-- start --

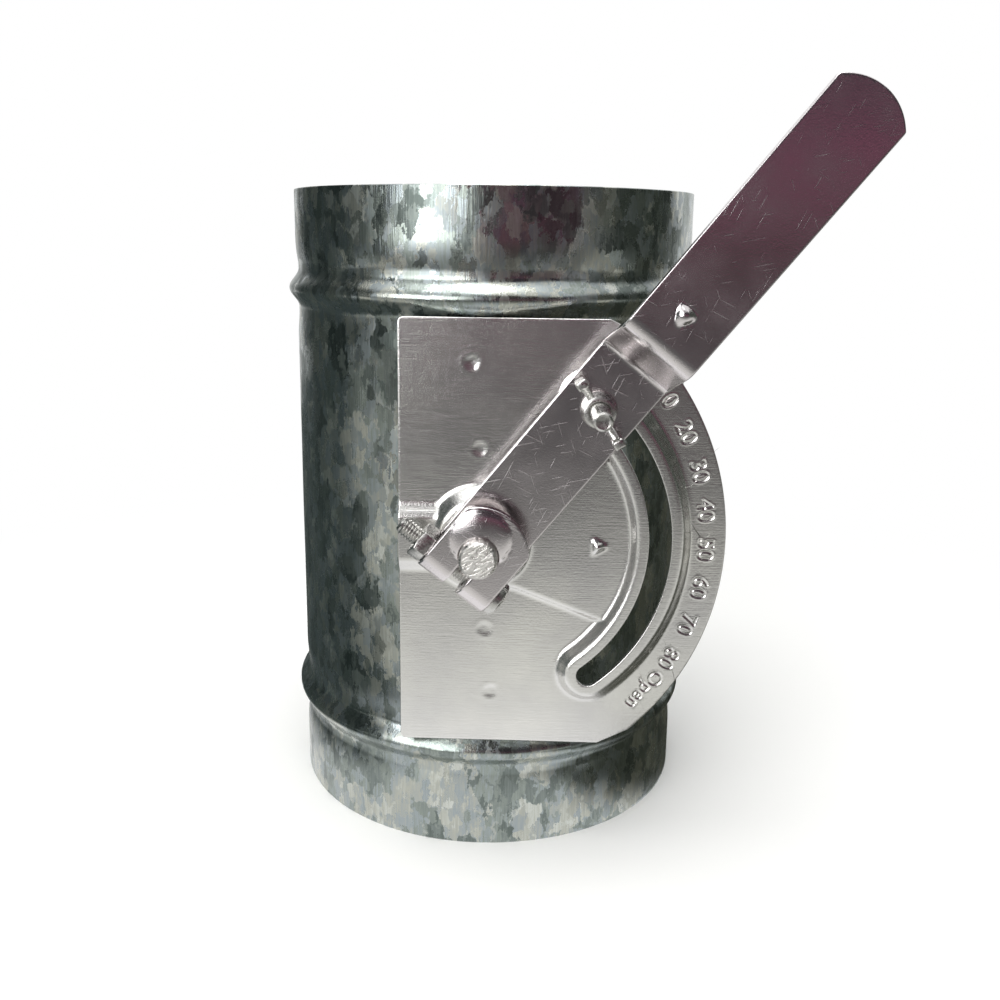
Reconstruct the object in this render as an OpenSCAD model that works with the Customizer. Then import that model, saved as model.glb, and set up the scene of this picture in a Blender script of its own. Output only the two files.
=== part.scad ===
// Manual duct damper: a sheet-steel spigot sleeve with a swinging blade, a dial plate and a lever.
// The origin is the centre of the sleeve's lower end, +Z runs up the duct, -Y faces the dial.

/* [Sleeve] */
// Length of the sleeve along the duct
sleeve_len = 150; // [130:1:240]
// Outer diameter of the two spigot ends
spigot_d = 99.2; // [97:0.1:125]
// Sheet thickness of the sleeve
sleeve_wall = 0.6; // [0.5:0.1:1]
// Straight length of each spigot before it necks in
spigot_len = 11; // [8:0.5:14]
// How far the body lies inside the spigot's radius
body_step = 0.2; // [0:0.05:0.4]
// How far the neck beside each bead lies inside the spigot's radius
neck_step = 0.55; // [0.3:0.05:0.8]
// How far a stop bead stands out of the neck
bead_h = 2.3; // [1.5:0.1:3]
// Width of a stop bead
bead_w = 9.2; // [7:0.1:9.4]

/* [Shaft and blade] */
// Diameter of the shaft
shaft_d = 8; // [6:0.5:10]
// Gap between the shaft and its bushes, on the radius
shaft_gap = 0.05; // [0.02:0.01:0.1]
// How far the shaft's front end stands out of the lever's clamp
shaft_proud = 3.8; // [2:0.1:8]
// Thickness of the blade
blade_t = 1.2; // [0.8:0.1:2]
// Gap between the blade's edge and the sleeve's bore
blade_gap = 0.5; // [0.3:0.1:2]
// Distance of each blade screw from the middle of the shaft
blade_screw_at = 22; // [12:1:30]

/* [Bushes] */
// Outer diameter of a bush's barrel
bush_d = 11; // [10.5:0.5:14]
// Thickness of the rear bush's flange
rear_flange_t = 3; // [2:0.5:5]
// Gap between a bush and the hole it sits in, on the radius
bush_fit = 0.05; // [0.02:0.01:0.2]

/* [Dial plate] */
// Sheet thickness of the dial plate
plate_t = 1.2; // [1:0.1:1.5]
// Distance from the shaft to the plate's straight side edge
plate_left = 18.2; // [18:0.1:22]
// How far the plate's top and bottom edges reach over the foot of each stop bead
plate_over = 1; // [0:0.1:1.2]
// Width of the band for the scale between the slot's rim and the curved edge
scale_band_w = 7.5; // [6:0.1:14]
// How far the curved edge falls back at the plate's top and bottom
edge_fall = 23.4; // [18:0.1:30]
// Size of the chamfer at the ends of the curved edge
plate_chamfer = 3; // [1:0.5:5]
// Height of the raised dome and of the slot's raised rim
emboss_h = 3; // [2.5:0.1:3.5]
// Diameter of the dome's flat top
dome_top_d = 18.2; // [17.2:0.1:24]
// Width of the dome's slope
dome_slope_w = 3.1; // [2.5:0.1:4]
// Radius of the slot's centre line about the shaft
slot_r = 38.6; // [37:0.1:40]
// Gap between the locking stud and each side of the slot
slot_gap = 0.4; // [0.3:0.05:0.8]
// Travel that the slot leaves the locking stud past the closed lever
stop_gap = 0.3; // [0.1:0.1:2]
// Angle of the slot's lower end below the horizontal
slot_low = 52; // [45:0.5:54]
// Width of the rim's flat top beside the slot
rim_top_w = 2.5; // [2.2:0.1:3]
// Width of the rim's slope
rim_slope_w = 2; // [1.5:0.1:2.5]
// Height of the raised fan between the dome and the rim
fan_h = 1; // [0.5:0.1:1.4]
// Half angle of the fan's two creases
fan_angle = 21; // [15:1:30]
// Height of the raised rib that runs from the dome to the side edge
rib_h = 1.6; // [1:0.1:2.2]
// Half width of the rib where it meets the plate
rib_half_w = 7.6; // [6:0.1:9]
// Width of the rib's slope
rib_slope_w = 2.6; // [2:0.1:4]
// Diameter of a spot weld's dimple
weld_d = 3.6; // [2:0.1:5]
// Depth of a spot weld's dimple
weld_depth = 0.3; // [0.1:0.1:0.5]

/* [Lever] */
// Angle of the lever above the horizontal when the blade is closed
lever_angle = 51.2; // [40:0.1:51.5]
// Width of the lever's strip
lever_w = 16.8; // [14:0.1:17]
// Thickness of the lever's strip
lever_t = 2; // [1.5:0.1:2.5]
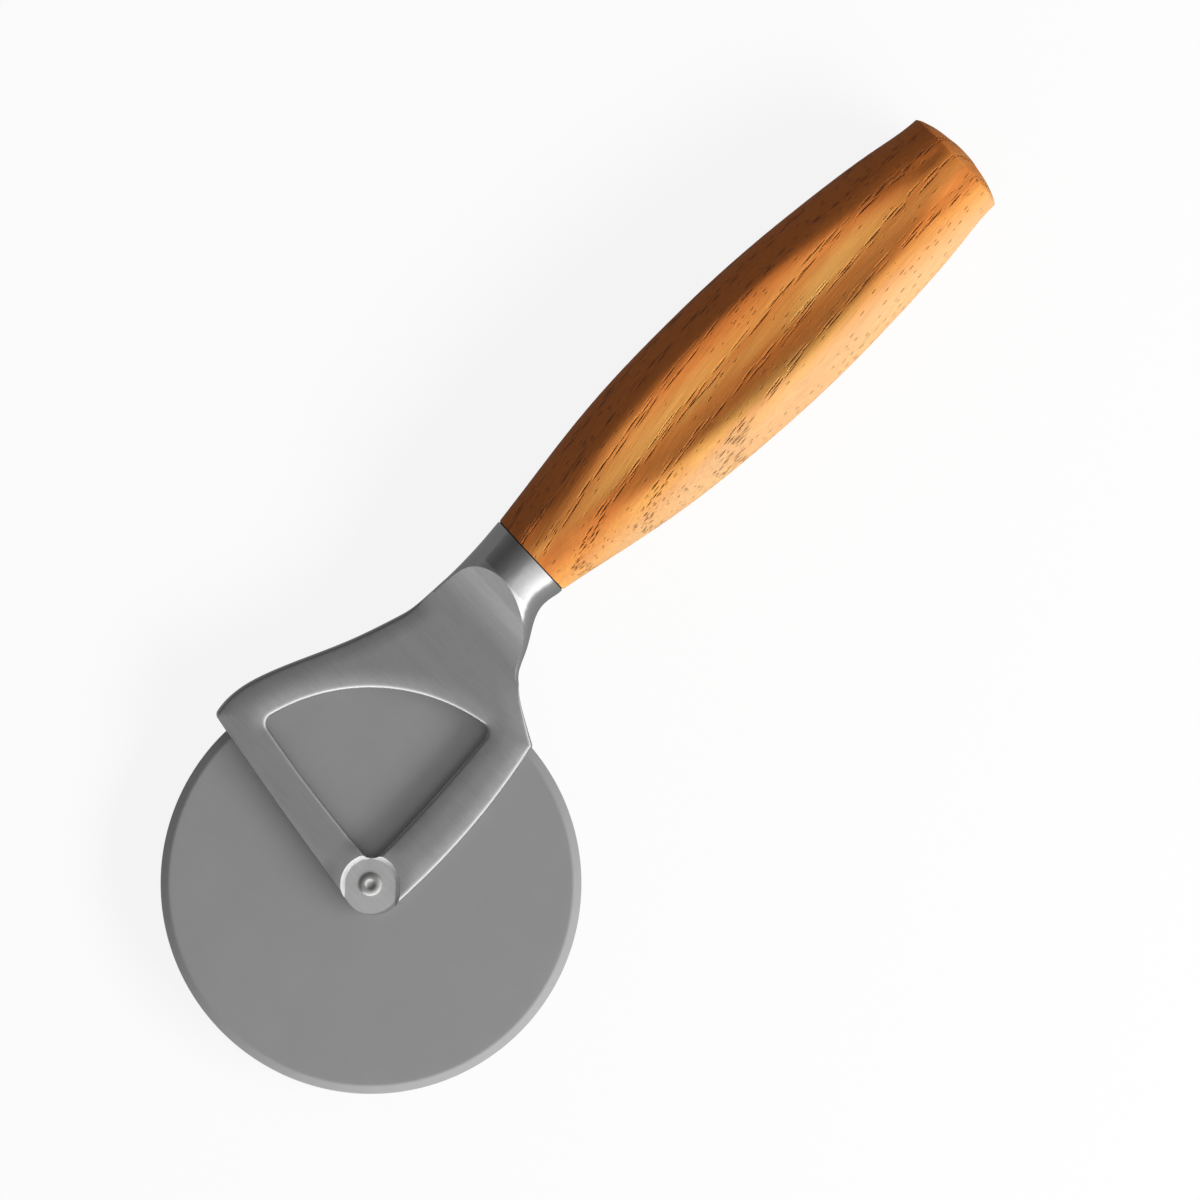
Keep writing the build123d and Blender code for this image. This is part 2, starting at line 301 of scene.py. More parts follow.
def make_tent():
    material, tree, _, place = new_material("tent_cloth")
    way = split(tree, place)
    angle = maths(tree, "ARCTAN2", times(tree, way["Y"], -1.0), way["Z"])
    low, high = tent_steps[0][0], tent_steps[-1][0]
    ramp = node(tree, "ShaderNodeValToRGB", {"Fac": share_between(tree, angle, radians(low), radians(high))})
    stops = ramp.color_ramp.elements
    while len(stops) < len(tent_steps):
        stops.new(0.5)
    brightest = max(strength for _, strength in tent_steps)
    for stop, (degrees, strength) in zip(stops, tent_steps):
        stop.position = (degrees - low) / (high - low)
        stop.color = (strength / brightest,) * 3 + (1,)
    lift = share_between(tree, way["X"], 0.0, -tent_radius, 1.0, 1.0 + tent_end_lift)
    only_glows(tree, ramp.outputs["Color"], times(tree, lift, brightest))
    shape = bmesh.new()
    bmesh.ops.create_uvsphere(shape, u_segments=48, v_segments=24, radius=tent_radius)
    bmesh.ops.bisect_plane(
        shape, geom=everything(shape), plane_co=(0, 0, tent_foot), plane_no=(0, 0, -1), clear_outer=True,
    )
    only_reflections_see(stage_object("light_tent", shape, material))


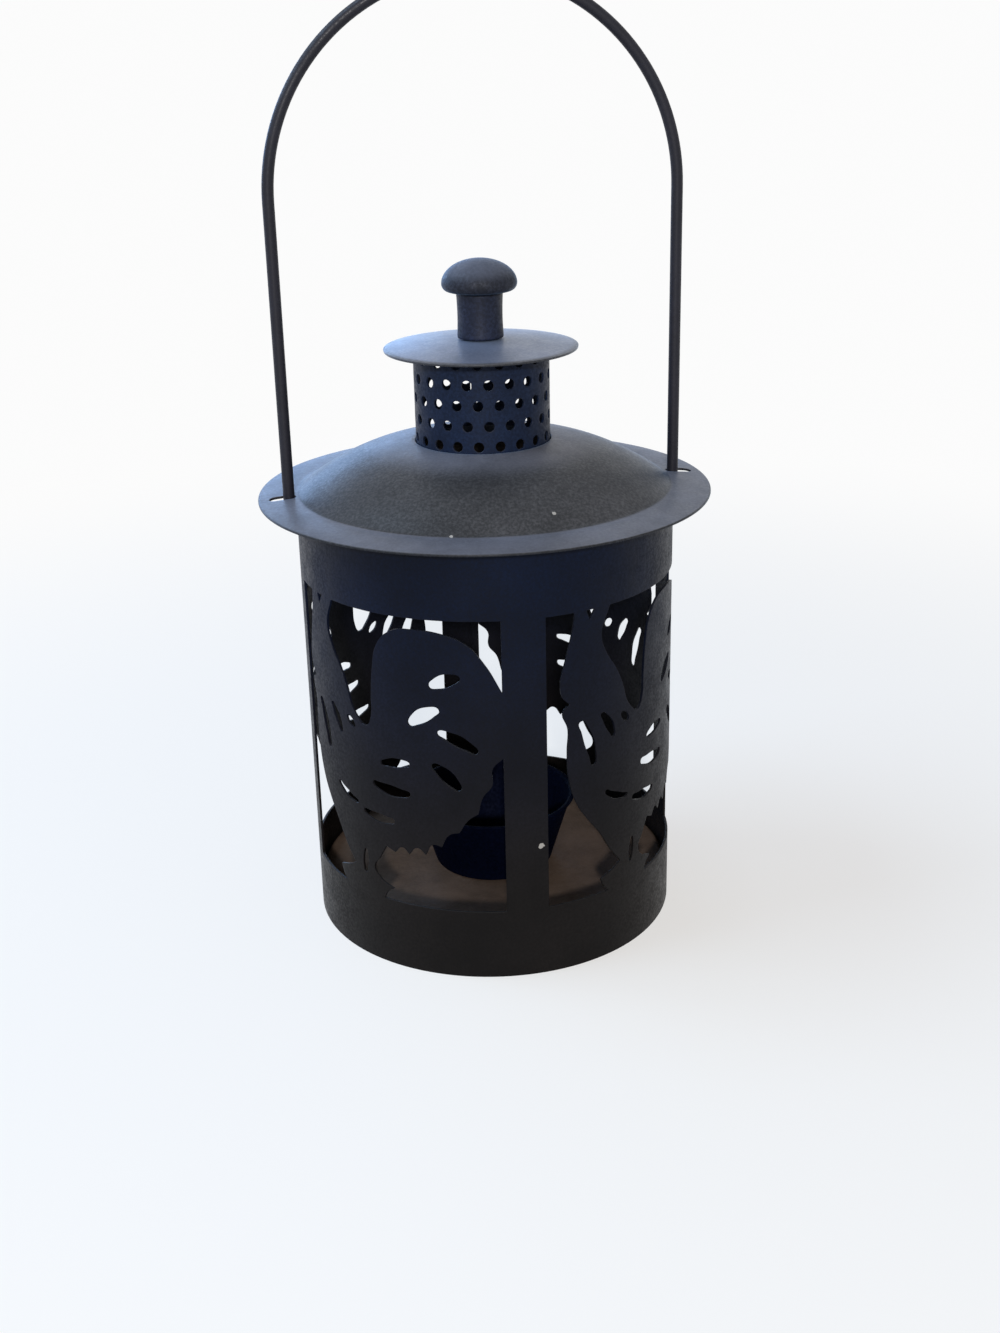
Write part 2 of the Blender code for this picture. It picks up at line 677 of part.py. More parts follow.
def make_collar(material, parent):
    """Perforated strip rolled to a tube, with tabs turned out under the roof."""
    facets = 2 * COLLAR_HOLES
    pitch = 2 * math.pi / facets
    slope = band_slope(NECK_RADIUS, FIRST_BAND)
    bend_out = math.pi / 2 - slope
    mid_bend = COLLAR_TAB_BEND + COLLAR_SHEET / 2
    under_roof = NECK_HEIGHT - ROOF_SHEET / math.cos(slope) - GAP
    low = under_roof - COLLAR_TAB_BEND / 2
    tab = mid_bend * bend_out + COLLAR_TAB_LENGTH

    drawing = flat_curve("collar_punch", 8 * COLLAR_SHEET, 1)
    for row in range(COLLAR_ROWS):
        height = NECK_HEIGHT + COLLAR_FIRST_ROW + COLLAR_ROW_PITCH * row
        for i in range(COLLAR_HOLES):
            angle = pitch * (2 * i + row % 2 - COLLAR_HOLES + 0.5)
            add_round_hole(drawing, (angle * COLLAR_RADIUS, height),
                           COLLAR_HOLE_RADIUS, COLLAR_HOLE_SIDES)
    tab_pitch = 2 * math.pi * COLLAR_RADIUS / COLLAR_TABS
    half_notch = (tab_pitch - COLLAR_TAB_WIDTH) / 2
    beyond = low - tab - COLLAR_SHEET
    for i in range(COLLAR_TABS + 1):
        middle = tab_pitch * (i - COLLAR_TABS / 2)
        add_polygon(drawing, [(middle - half_notch, low), (middle + half_notch, low),
                              (middle + half_notch, beyond), (middle - half_notch, beyond)])

    half_length = math.pi * COLLAR_RADIUS - COLLAR_SEAM / 2
    end = half_length / COLLAR_RADIUS
    bends = [-end] + [pitch * i for i in range(1 - COLLAR_HOLES, COLLAR_HOLES)] + [end]
    folds = [low, low - mid_bend * bend_out]
    half = COLLAR_SHEET / 2
    section = [(half, low - tab), (half, COLLAR_TOP), (-half, COLLAR_TOP), (-half, low - tab)]
    shape = scored_strip(section, half_length,
                         [angle * COLLAR_RADIUS for angle in bends[1:-1]], folds)
    shape = punched("vent_collar", shape, drawing)
    for vert in shape.verts:
        along, height, depth = vert.co
        out, up = fold(height, depth, low, bend_out)
        vert.co = (along, up, out)
    return rolled_part("vent_collar", shape, bends, collar_point, COLLAR_RADIUS, material, parent)


def cap_surface(radius):
    """Height of the cap's upper surface, a shallow dome that clears the collar."""
    seat = COLLAR_TOP + GAP + CAP_SHEET
    return seat + CAP_DOME * (COLLAR_RADIUS ** 2 - radius ** 2) / CAP_RADIUS ** 2


def make_cap(material, parent):
    """Shallow disc over the vent."""
    steps = 2
    profile = []
    for i in range(steps + 1):
        radius = SCREW_HOLE + (CAP_RADIUS - SCREW_HOLE) * i / steps
        profile.append((radius, cap_surface(radius)))
    return turned("cap_disc", profile, material, facets=CAP_FACETS, sheet=CAP_SHEET, parent=parent)


def make_stem(material, parent):
    """Spacer tube between cap and knob, slightly waisted."""
    foot = cap_surface(SCREW_HOLE) + GAP
    steps = 2
    outer = []
    for i in range(steps + 1):
        share = 1 - i / steps
        radius = STEM_RADIUS - STEM_WAIST * math.sin(math.pi * share)
        outer.append((radius, foot + STEM_HEIGHT * share))
    bore = SCREW_RADIUS + GAP
    profile = outer + [(bore, foot), (bore, foot + STEM_HEIGHT)]
    return turned("knob_stem", profile, material, facets=STEM_FACETS, closed=True,
                  parent=parent)


def make_knob(material, parent):
    """Mushroom knob, turned solid, with a blind hole for the screw."""
    base = cap_surface(SCREW_HOLE) + GAP + STEM_HEIGHT + GAP
    dome_base = base + KNOB_LIP
    dome_height = KNOB_HEIGHT - KNOB_LIP
    steps = 6
    profile = []
    for i in range(steps + 1):
        angle = math.pi / 2 * (1 - i / steps)
        profile.append((KNOB_RADIUS * math.cos(angle), dome_base + dome_height * math.sin(angle)))
    for i in range(1, 4):
        angle = math.pi / 2 * i / 3
        profile.append((KNOB_RADIUS - KNOB_LIP * (1 - math.cos(angle)),
                        dome_base - KNOB_LIP * math.sin(angle)))
    hole = SCREW_RADIUS + GAP
    depth = SCREW_INTO_KNOB + GAP
    profile += [(hole, base), (hole, base + depth), (0, base + depth)]
    return turned("knob", profile, material, facets=KNOB_FACETS, parent=parent)


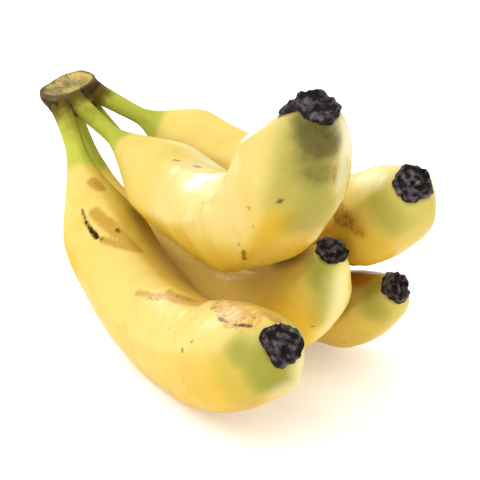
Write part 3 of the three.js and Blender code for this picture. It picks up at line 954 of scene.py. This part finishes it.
def aimed(name, light, place, target):
    lamp = bpy.data.objects.new(name, light)
    lamp.location = place
    lamp.rotation_euler = (Vector(target) - Vector(place)).to_track_quat("-Z", "Y").to_euler()
    bpy.context.scene.collection.objects.link(lamp)


def strip_light(name, place, target, width, height, watts):
    """A long soft light, whose reflection is the bright streak on the waxy top finger."""
    light = bpy.data.lights.new(name, "AREA")
    light.shape = "RECTANGLE"
    light.energy = watts
    light.size = width
    light.size_y = height
    aimed(name, light, place, target)


def broad_light(name, place, strength, spread):
    """Even light from far away, so the table is as bright behind the hand as in front."""
    light = bpy.data.lights.new(name, "SUN")
    light.energy = strength
    light.angle = math.radians(spread)
    aimed(name, light, place, (0, 0, 0))


def room_light():
    """Even white light from all round, and colours shown as they are."""
    world = bpy.data.worlds.new("studio")
    world.use_nodes = True
    background = world.node_tree.nodes["Background"]
    background.inputs["Color"].default_value = (1, 1, 1, 1)
    background.inputs["Strength"].default_value = ROOM_LIGHT
    bpy.context.scene.world = world
    bpy.context.scene.view_settings.view_transform = "Standard"


table_top()
broad_light("key", place=(-0.45, -0.50, 0.95), strength=1.4, spread=60)
strip_light("window", place=(-0.59, 0.97, 0.46), target=(0, 0, 0.05), width=0.45, height=0.12,
            watts=5)
room_light()

# The view was found by the same searches as the fingers' values
CAMERA_ELEVATION = math.radians(15.5)
CAMERA_ROLL = math.radians(1.75)
CAMERA_DISTANCE = 0.382
CAMERA_LENS = 75.5
SENSOR_WIDTH = 36
NEAREST_SEEN = 0.01


def camera():
    """Looks at the hand's middle from in front and a little above, slightly rolled."""
    forward = Vector((0, math.cos(CAMERA_ELEVATION), -math.sin(CAMERA_ELEVATION)))
    level = Vector((1, 0, 0))
    rise = level.cross(forward)
    right = level * math.cos(CAMERA_ROLL) + rise * math.sin(CAMERA_ROLL)
    up = right.cross(forward)
    data = bpy.data.cameras.new("camera")
    data.lens = CAMERA_LENS
    data.sensor_width = SENSOR_WIDTH
    data.clip_start = NEAREST_SEEN
    eye = bpy.data.objects.new("camera", data)
    place = Vector(HAND_PLACE * MM) - forward * CAMERA_DISTANCE
    turn = Matrix((right, up, -forward)).transposed()
    eye.matrix_world = Matrix.Translation(place) @ turn.to_4x4()
    bpy.context.scene.collection.objects.link(eye)
    bpy.context.scene.camera = eye


camera()
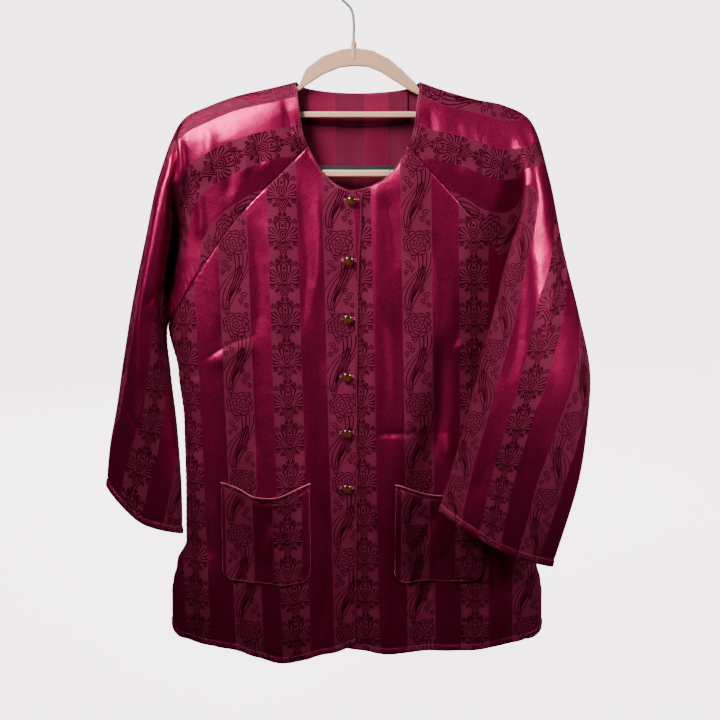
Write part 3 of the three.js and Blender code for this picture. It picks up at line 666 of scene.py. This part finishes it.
# The place in the repeat at the back's middle, and what the folds take up
BACK_PLACE, BACK_MIDDLE, BACK_TAKEN_UP = 85, -3, 1.015
BACK_SEAM = ((-118, -226), (-170, -318))
BACK_FOLDS = ((-180, 34, 6), (-112, 38, -7), (-38, 40, 8), (36, 36, -6), (104, 38, 7), (176, 34, -5))
BACK_CREASES = (
    (-60, -200, -66, -420, 10, -4.4), (-100, -240, -104, -380, 9, 3.2), (64, -200, 72, -400, 10, -4.4),
    (108, -250, 110, -420, 9, 3.1), (0, -180, 4, -330, 12, 2.6), (-150, -340, -156, -520, 10, -4),
    (152, -330, 160, -500, 10, -3.8), (-206, -470, -198, -640, 8, -3.5), (204, -470, 196, -620, 8, -3.2),
    (-20, -420, -14, -640, 12, -4.4), (60, -450, 66, -700, 11, -4), (-84, -500, -90, -740, 11, -4.4),
    (130, -560, 126, -790, 10, 3.5), (-140, -600, -146, -810, 9, 4), (-190, -460, -130, -436, 2.4, -2.2),
)


def back_y(x, z):
    depth = depth_below_shoulder(BACK_GAIN, x, z) + fold_at(BACK_FOLDS, x, z)
    round_off = roundness(x, z)
    creases = crease_at(BACK_CREASES, x, z) * round_off
    return depth * round_off + slit_part(z) * (1 - round_off) + creases


SEAM_BACK_RIGHT = Raglan(-1, False, BACK_SEAM, back_y)
SEAM_BACK_LEFT = Raglan(1, False, BACK_SEAM, back_y)


def neck_at_x(x):
    share = np.clip(np.abs(x - NECK_X) / NECK_HALF, 0, 1)
    return NECK_Z - NECK_BACK * np.sqrt(1 - share ** 2)


def neck_depth_at_x(x):
    return NECK_SET_BACK * np.sqrt(np.maximum(0, 1 - ((x - NECK_X) / NECK_HALF / 1.15) ** 2))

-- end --

Exercise task → Extract only the lines from the line with "Write part 2" through the line with "tab = mid_bend", keeping both end lines exactly as they are.

Response →
Write part 2 of the Blender code for this picture. It picks up at line 677 of part.py. More parts follow.
def make_collar(material, parent):
    """Perforated strip rolled to a tube, with tabs turned out under the roof."""
    facets = 2 * COLLAR_HOLES
    pitch = 2 * math.pi / facets
    slope = band_slope(NECK_RADIUS, FIRST_BAND)
    bend_out = math.pi / 2 - slope
    mid_bend = COLLAR_TAB_BEND + COLLAR_SHEET / 2
    under_roof = NECK_HEIGHT - ROOF_SHEET / math.cos(slope) - GAP
    low = under_roof - COLLAR_TAB_BEND / 2
    tab = mid_bend * bend_out + COLLAR_TAB_LENGTH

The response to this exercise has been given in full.